Ultimately the driver is responsible.

Edit: For the folks who seem to think that this is marketed as unsupervised self driving, from Teslas own website it states

“Currently enabled features require active driver supervision and do not make the vehicle autonomous.”

https://www.tesla.com/fsd

8 comments

> Ultimately the driver is responsible

Recent lawsuits [1] seem to suggest both are. The driver committed manslaughter and should go to jail. The company sold a dangerous product that killed someone and should pay massive damages.

[1] https://electrek.co/2026/04/16/tesla-facing-up-to-14-billion...

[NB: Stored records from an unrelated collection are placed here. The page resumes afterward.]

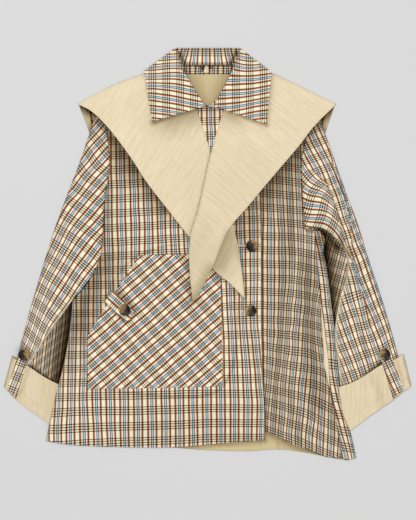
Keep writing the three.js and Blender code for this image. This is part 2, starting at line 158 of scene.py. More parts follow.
def resample(points, step=EDGE_STEP):
    """A line's points again, at even steps."""
    points = np.asarray(points, dtype=float)
    lengths = run_length(points)
    count = max(2, int(round(lengths[-1] / step)) + 1)
    at = np.linspace(0.0, lengths[-1], count)
    return np.column_stack([np.interp(at, lengths, points[:, k]) for k in range(2)])


def smooth_curve(stations, step=EDGE_STEP):
    """A curve through the stations whose turning is shared evenly between them."""
    p = np.asarray(stations, dtype=float)
    if len(p) < 3:
        return resample(p, step)
    p = np.vstack([2 * p[0] - p[1], p, 2 * p[-1] - p[-2]])
    dense = []
    for a, b, c, d in zip(p, p[1:], p[2:], p[3:]):
        knots = np.cumsum([0.0] + [max(1e-6, math.sqrt(np.linalg.norm(v - u))) for u, v in ((a, b), (b, c), (c, d))])
        for t in np.linspace(knots[1], knots[2], CURVE_STEPS, endpoint=False):
            first = [((knots[k + 1] - t) * u + (t - knots[k]) * v) / (knots[k + 1] - knots[k])
                     for k, (u, v) in enumerate(((a, b), (b, c), (c, d)))]
            second = [((knots[k + 2] - t) * first[k] + (t - knots[k]) * first[k + 1]) / (knots[k + 2] - knots[k])
                      for k in range(2)]
            dense.append(((knots[2] - t) * second[0] + (t - knots[1]) * second[1]) / (knots[2] - knots[1]))
    dense.append(p[-2])
    return resample(dense, step)


def outline_of(*parts, straight=False):
    """Joins edges end to end into one closed outline that runs anticlockwise."""
    runs = [resample(part) if straight else smooth_curve(part) for part in parts]
    points = []
    for run in runs:
        for point in run:
            if not points or np.linalg.norm(point - points[-1]) > JOIN:
                points.append(point)
    if np.linalg.norm(points[0] - points[-1]) < JOIN:
        points.pop()
    points = np.array(points)
    after = np.roll(points, -1, axis=0)
    area = 0.5 * np.sum(points[:, 0] * after[:, 1] - after[:, 0] * points[:, 1])
    return points if area > 0 else points[::-1]


def looped(corners):
    return corners + corners[:1]


def corner_outline(corners):
    return outline_of(looped(corners), straight=True)


def back_to_front(name):
    return edges[name][::-1]


# %% [markdown]
# ## The table
# A panel's height is kept on a fine raster of the table. Each panel lies on the highest of the panels
# under it, softened, as cloth bridges a step instead of following it sharply.

# %% Raster of the table
RASTER = 3.0
HALF = 122
SPREAD = 2.5
ticks = np.arange(-HALF, HALF + 1) * RASTER
grid_x, grid_y = np.meshgrid(ticks, ticks)


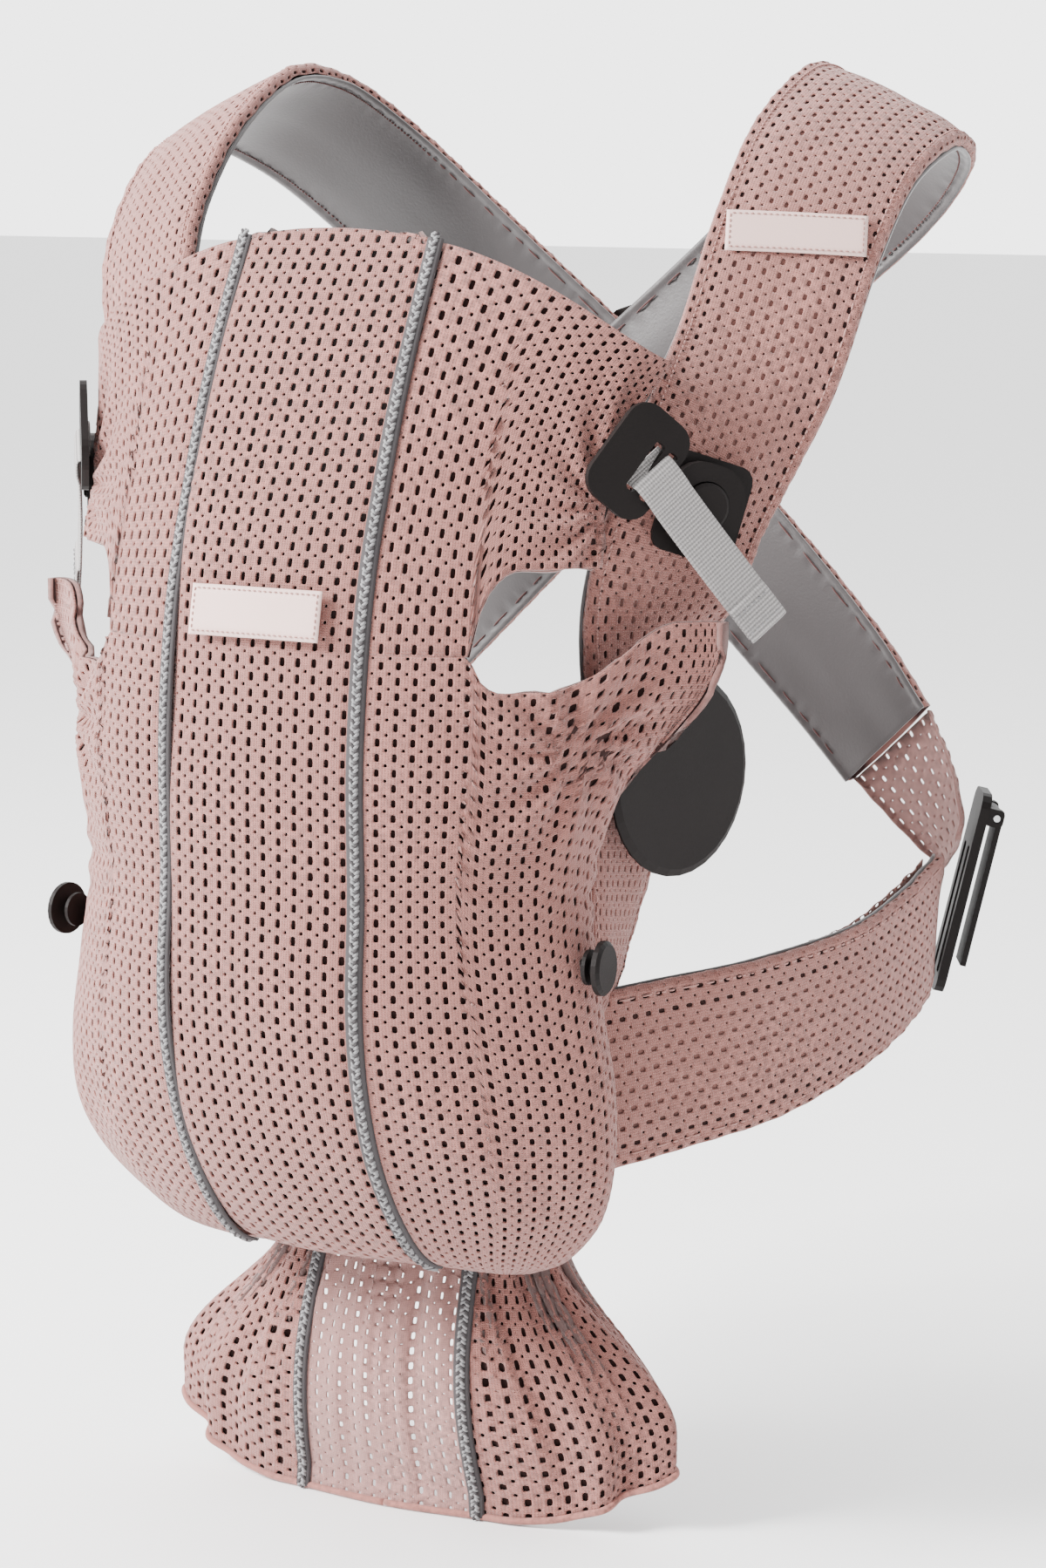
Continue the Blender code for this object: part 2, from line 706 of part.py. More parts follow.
def toggle_washer(side):
    """A flat ring against the panel's inner face, square to the cloth there."""
    thick, step, clear = 0.0012, 0.02, 0.0018
    place = lower_point(TOGGLE_Z, TOGGLE_TURN)
    across = lower_point(TOGGLE_Z, TOGGLE_TURN + step) - lower_point(TOGGLE_Z, TOGGLE_TURN - step)
    up = lower_point(TOGGLE_Z + step / 4, TOGGLE_TURN) - lower_point(TOGGLE_Z - step / 4, TOGGLE_TURN)
    out = across.cross(up).normalized()
    frame = frame_of(place - out * (PANEL_THICK + thick + clear), out)
    profile = ((0.0058, 0.0), (0.0058, thick))
    lathe(sided("toggle_washer", side), profile, frame, CHARCOAL, side, sides=16)


def adjuster_axes():
    """The adjuster's origin and its axes: p backwards, q up and n outwards."""
    axes, origin = frame_of(ADJUSTER, ADJUSTER_OUT)
    local = axes.to_3x3()
    return origin, local.col[0], local.col[1], local.col[2]


def hinge_point():
    origin, _, q, n = adjuster_axes()
    return origin + q * (ADJUSTER_TALL / 2 - 0.009) + n * (ADJUSTER_THICK + HINGE_HEIGHT)


def adjuster_frame(side):
    """A plate with two windows for the straps, and two lugs that hold the lever's pin."""
    _, p, q, _ = adjuster_axes()
    frame = frame_of(ADJUSTER, ADJUSTER_OUT)
    outline = rounded(ADJUSTER_DEEP, ADJUSTER_TALL, 0.006)
    name = sided("adjuster_frame", side)
    plate = prism(name, outline, 0.0, ADJUSTER_THICK, frame, CHARCOAL, side)
    for k, shift in enumerate((-0.0075, 0.0055)):
        slot = rounded(0.006, 0.056, 0.001, (shift, -0.008), steps=2)
        cutter = prism(f"window_{k}_{name}", slot, -0.01, 0.02, frame, CHARCOAL, side)
        boolean(plate, cutter, "DIFFERENCE")
    hinge = hinge_point()
    for k, start in enumerate((-LUG_END, LUG_START)):
        lug_frame = frame_of(hinge, p, up=q)
        lug = rounded(HINGE_HEIGHT + 0.0042, 0.0076, 0.0018, (0.0010, 0.0), steps=3)
        end = start + LUG_END - LUG_START
        body = prism(f"lug_{k}_{name}", lug, start, end, lug_frame, CHARCOAL, side)
        boolean(plate, body, "UNION")
    bore = circle(PIN_RADIUS + GAP, 16)
    drill = prism(f"bore_{name}", bore, -0.03, 0.03, frame_of(hinge, p, up=q), CHARCOAL, side)
    boolean(plate, drill, "DIFFERENCE")


def adjuster_lever(side):
    """A plate hanging from the pin, clear of the frame's face, with an eye around the pin."""
    _, p, q, _ = adjuster_axes()
    frame = frame_of(hinge_point(), p, up=q)
    start = -math.pi + math.acos(LEVER_THIN / EYE_RADIUS)
    arc = [
        (EYE_RADIUS * math.cos(a), EYE_RADIUS * math.sin(a))
        for a in np.linspace(start, math.pi, 14)
    ]
    outline = [(-EYE_RADIUS, -LEVER_LONG), (-LEVER_THIN, -LEVER_LONG), *arc]
    name = sided("adjuster_lever", side)
    half = LUG_START - GAP
    lever = prism(name, outline, -half, half, frame, CHARCOAL, side)
    bore = circle(PIN_RADIUS + GAP, 16)
    boolean(lever, prism(f"eye_{name}", bore, -0.02, 0.02, frame, CHARCOAL, side), "DIFFERENCE")
    pin = ((PIN_RADIUS, -LUG_END), (PIN_RADIUS, LUG_END))
    lathe(sided("adjuster_pin", side), pin, frame, STEEL, side, sides=12)


def main():
    clear_scene()
    front_upper()
    front_lower()
    labels()
    skirt()
    cross_guide()
    strap_label()
    for side in (1, -1):
        piping("piping_upper", FOLD_Z + 0.003, 0.526, 10, side, panel_at)
        piping("piping_lower", 0.1200, FOLD_Z - 0.003, 16, side, panel_at)
        skirt_piping(side)
        straps(side)
        clasp(side)
        ladder_lock(side)
        webbing(side)
        hip_disc(side)
        toggle(side)
        toggle_washer(side)
        adjuster_frame(side)
        adjuster_lever(side)


main()
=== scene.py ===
import math

import bpy
import numpy as np
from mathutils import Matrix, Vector, noise


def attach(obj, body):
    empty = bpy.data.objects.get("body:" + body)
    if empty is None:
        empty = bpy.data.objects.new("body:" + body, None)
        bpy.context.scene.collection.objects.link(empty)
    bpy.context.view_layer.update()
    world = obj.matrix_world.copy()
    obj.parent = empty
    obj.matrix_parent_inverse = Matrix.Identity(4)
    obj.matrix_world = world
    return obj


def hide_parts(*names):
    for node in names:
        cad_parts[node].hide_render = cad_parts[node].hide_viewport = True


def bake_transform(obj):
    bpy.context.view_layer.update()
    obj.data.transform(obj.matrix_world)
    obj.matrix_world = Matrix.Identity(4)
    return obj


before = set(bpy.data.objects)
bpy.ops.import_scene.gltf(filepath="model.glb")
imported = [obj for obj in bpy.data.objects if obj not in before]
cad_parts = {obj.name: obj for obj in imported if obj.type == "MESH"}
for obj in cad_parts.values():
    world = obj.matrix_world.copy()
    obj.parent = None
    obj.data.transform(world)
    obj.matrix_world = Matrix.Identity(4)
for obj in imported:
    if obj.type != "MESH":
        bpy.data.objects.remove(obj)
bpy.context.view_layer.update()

ORIGIN_Y = 0.0055
SIDES = ((1, "l"), (-1, "r"))

# Mesh cloth: two columns make one pitch; wide rows hold the big holes and narrow rows the small ones.
COLUMN = 0.00350
WIDE_ROW, NARROW_ROW = 0.0043, 0.0021
NET_THICK = 0.0011

PINK = (0.298, 0.112, 0.090)
STRAP_PINK = (0.325, 0.131, 0.107)
# Painted shade: this near black stands in for the shadow inside the cloth's holes.
HOLE_PAINTED_SHADE = (0.024, 0.006, 0.005)
GREY_HOLE = (0.045, 0.035, 0.034)
LINING_GREY = (0.052, 0.045, 0.046)
WEB_GREY = (0.360, 0.340, 0.335)
CHARCOAL = (0.0062, 0.0042, 0.0040)
STITCH_RED = (0.070, 0.018, 0.016)
LABEL_PINK = (0.640, 0.440, 0.400)
INNER_PINK = (0.20, 0.085, 0.072)
FINE_PINK = (0.33, 0.165, 0.145)
STRAP_MIDDLE = (0.215, 0.098, 0.084)
# BRAID_DARK_AND_SHADOW colours one strand of the braid, and is painted shadow on the dark tape laid under the
# braid.
BRAID_GREY, BRAID_DARK_AND_SHADOW = (0.215, 0.210, 0.215), (0.045, 0.040, 0.042)
THREAD_PINK = (0.38, 0.19, 0.165)
STEEL_DARK, STEEL_PALE = (0.42, 0.42, 0.43), (0.62, 0.62, 0.63)
FLOOR_WHITE = (0.90, 0.90, 0.90)

# ------------ shape of the frame's cloth

PANEL_SIDE_Y = -0.062
TOP_Z, TOP_DROP = 0.533, 0.051
FOLD_Z = 0.372
PANEL_LINE = [
    (-0.094, 0.533, 0.139),
    (-0.116, 0.490, 0.134),
    (-0.138, 0.440, 0.132),
    (-0.152, 0.395, 0.134),
    (-0.1605, 0.330, 0.137),
    (-0.1610, 0.276, 0.129),
    (-0.1615, 0.235, 0.136),
    (-0.1570, 0.200, 0.144),
    (-0.1480, 0.170, 0.143),
    (-0.1320, 0.143, 0.131),
    (-0.1110, 0.122, 0.108),
    (-0.0830, 0.112, 0.084),
]
OPENING_TOP_Z, OPENING_BOTTOM_Z = 0.405, 0.361
OPENING_TIP = math.radians(39)
UPPER_TURN, CORNER_TURN = math.radians(66), math.radians(84)
EAR_TIP, TUCK = (0.158, -0.070), (0.0970, -0.0880)
EAR_Z = (0.262, 0.375)
TUCK_TURN = math.radians(60)
BOTTOM_TUCK = 0.13
PIPING_X = 0.0445
SKIRT_TOP_Z, SKIRT_TURN = 0.110, math.radians(100)
CLASP = Vector((0.1425, -0.0545, 0.427))
CLASP_OUT = Vector((0.80, -0.60, 0.0))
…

You might not think so, but there are many people that believe Tesla marketing that FSD is better than paying attention. I struggle convincing my parents that they shouldn't drive if they are likely to fall asleep behind the wheel and it's helpful to categorize an FSD crash separately from a human driver crash.
Being responsible and being at fault are two different things.
The tell is the the name. Full Self Driving.
But the car was fully self driving right? Fully, as completely driving by itself? If the person in the front seat is driving, the feature isn't really "full self driving" now is it?
If full self driving was active then the driver was Tesla.
If it is Full-Self Driving, the machine is the driver. The company providing is ultimately responsible.
Looks accurate to the content to me.